I suggest that we separate ourselves from the fear-mongering paranoia of those who claim this land only for themselves. And instead let us sing out that this land is our land, “our” meaning all those who sweat and sacrifice and bleed for it. Let us gather in community with those diverse pilgrims of different religions and faiths and nationalities who wish to sit around the Thanksgiving table of hope and justice.
There is a Puritan within each of us and a Pilgrim as well. And they’re often at battle with each other. That Puritan may speak to you through past religious beliefs or parental harangues or societal prejudices. The black-suited Jonathan Edwards may tell you to relinquish your trust in the truth and to turn away from the beauty of the world. The Puritan within us tries to shut down our joy, using guilt to gag our laughter and shame to nail our shoes to the floor. But the Pilgrim gives thanks for a cornucopia of food and the loving warmth of community.

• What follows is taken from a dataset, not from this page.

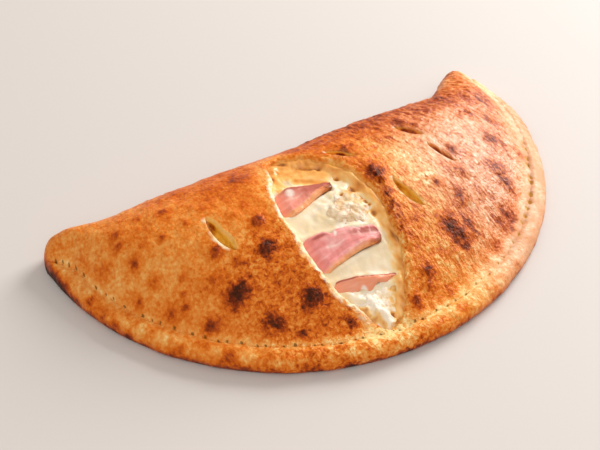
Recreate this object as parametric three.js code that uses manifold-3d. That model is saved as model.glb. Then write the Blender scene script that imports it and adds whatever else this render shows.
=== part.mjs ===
// A baked calzone: a round of pizza dough folded over a filling and sealed along its curved edge.
// Millimetres, +Z up. The fold runs along X at the back (+Y) and the sealed rim curves round the front (-Y).
// The crust is a hollow shell of dough with a flat base. An oval tear across its top shows the filling, and
// short slits let the steam out. The filling is one core of melted cheese that runs through the whole shell;
// slices of ham and lumps of ricotta lie in it where the tear shows them.
//
// Every outline is measured on sections: straight cuts that run from the rim, in front, to the fold, behind.
// A section is numbered s, from 0 at the left tip to 1 at the right tip, and c is the distance in from the rim.
import * as THREE from "three";
import { mergeVertices } from "three/addons/utils/BufferGeometryUtils.js";
import Module from "manifold-3d";

const wasm = await Module();
wasm.setup();

// ---- Driving dimensions ----
const ROUND_RADIUS = 155; // the dough round before it is folded
const ROUND_CENTRE = new THREE.Vector2(1.9, 68);
const LEFT_TIP_DEG = -92.3; // where the rim meets the tips, turned from the front of the round
const RIGHT_TIP_DEG = 93.6;
const RIGHT_TUCK = { depth: 9, startDeg: 70 }; // the right end of the rim is tucked in
const FOLD_Y = 62.2; // the back of the fold in the middle
const LEFT_FLARE = { reach: 21, from: 4.3, length: 147, power: 1.35 }; // the tips stick out behind the fold
const LEFT_EAR = { reach: 4, from: 112.7, length: 26 };
const RIGHT_FLARE = { reach: 22, from: 97.3, length: 44 };
const TIP_ROUND = { left: 12, right: 11 };

const HEIGHT = 46; // at the widest section
const WIDEST = 147;
const TAPER_POWER = 0.64; // how the height falls with the width of the section
const PEAK_AT = 0.62; // share of the way from the seam to the fold
const FRONT_POWER = 1.75;
const BACK_POWER = 2.3;
const FOLD_MIDDLE = 0.46; // share of the height at which the fold sticks out most

const RIM_MIDDLE = 4.6; // height at which the rim sticks out most
const RIM_TOP = 10.5;
const RIM_WIDTH = 6.5; // edge to the top of the rolled rim
const SEAM_IN = 12.2; // edge to the pressed seam on the left, less on the right
const SEAM_IN_RIGHT = 9.4;
const SEAM_HEIGHT = 8.6;
const RIM_WAVE = { depth: 0.5, pitch: 13, fullFrom: 60 }; // full depth on sections longer than this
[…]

Certainly the Pilgrims were not exactly the original party people. They were still Puritans at heart, not wanting to unleash the emotional demons within. But at least they were willing to break away from the fear that kept them from communing with the god in their deepest heart.
As we gather around the Thanksgiving table this week, let us not forget to separate ourselves from the dark and drab clothes of Puritan pessimism and prejudice. Instead may we sit with those who need us the most, those who are alone and with little hope. And may we dress ourselves in a rainbow of song and joy, of beauty and gratitude.